The building has also seen its fair share of construction problems, including notorious leaks and broken elevators that have led students to question the structural and architectural integrity of the building. The black box theater, for instance, was designed with skylights, limiting the ability of student productions to employ lighting effects during daytime shows. There aren’t bathrooms on every floor, which fourth-year Natalie Wagner said was meant to encourage exploration of the building, but often presents challenges to accessibility and convenience.
“The Secret Service really didn’t want them to explore!” she joked, referencing Obama’s recent visit.
Hallways have presented further inconveniences. Many of them are huge, and much of Logan’s vertical space is devoted to large stairwells, part of compromises necessary in allocating space to different departments in competition for limited resources.

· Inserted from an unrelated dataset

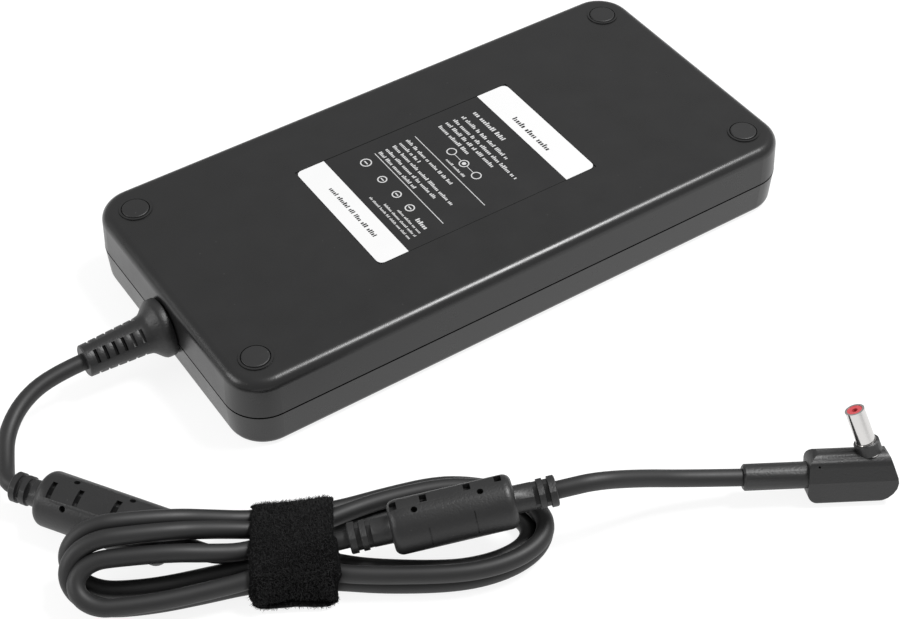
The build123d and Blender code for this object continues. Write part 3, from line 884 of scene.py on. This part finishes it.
@dataclass
class Bead:
    """A ferrite bead's moulded cover, with core-pin holes, tie slots and stepped reliefs."""

    name: str
    place: BeadPlace
    slots: tuple[tuple[float, float, float, float], ...]
    holes: tuple[tuple[float, float], ...]
    seams: tuple[tuple[float, float, float], ...] = ()
    neck: float = 3.8
    collar: float = 4.3
    plain_far_end: bool = False

    def build(self) -> bpy.types.Object:
        """Make the cover and cut its openings.

        Returns:
            The cover.
        """
        mesh = bmesh.new()
        add_lathe(mesh, self.place.matrix(), self.profile(), 72, bored=True)
        piece = mesh_object(f"{self.name}_cover_moulding", mesh)
        carve(piece, self.cutters())
        soften(piece, 0.18)
        PAINT.dress(piece, VINYL)
        return finish_piece(piece, "adapter", "moulded_vinyl", (f"{self.name}_cover",))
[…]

Even so, Logan has swiftly become a home for campus arts, a dazzling constellation of different performance and creative groups. It supports a thriving ecology of music, theater, and visual art. Despite limitations to storage and collaborative ability, performance groups across campus have grown and diversified as a result. For a university that is sometimes willing to rest on its laurels, making grand statements about a commitment to principle without taking confirmatory action, the Logan Center is a refreshing change of pace–a commitment to a noble vision to achieve a very plausible conception of what the liberal arts ought to be.
“There are problems in the space,” Schubert reflected when concluding her interview. “But we can work around them. We can be creative. That’s what it’s for, after all.”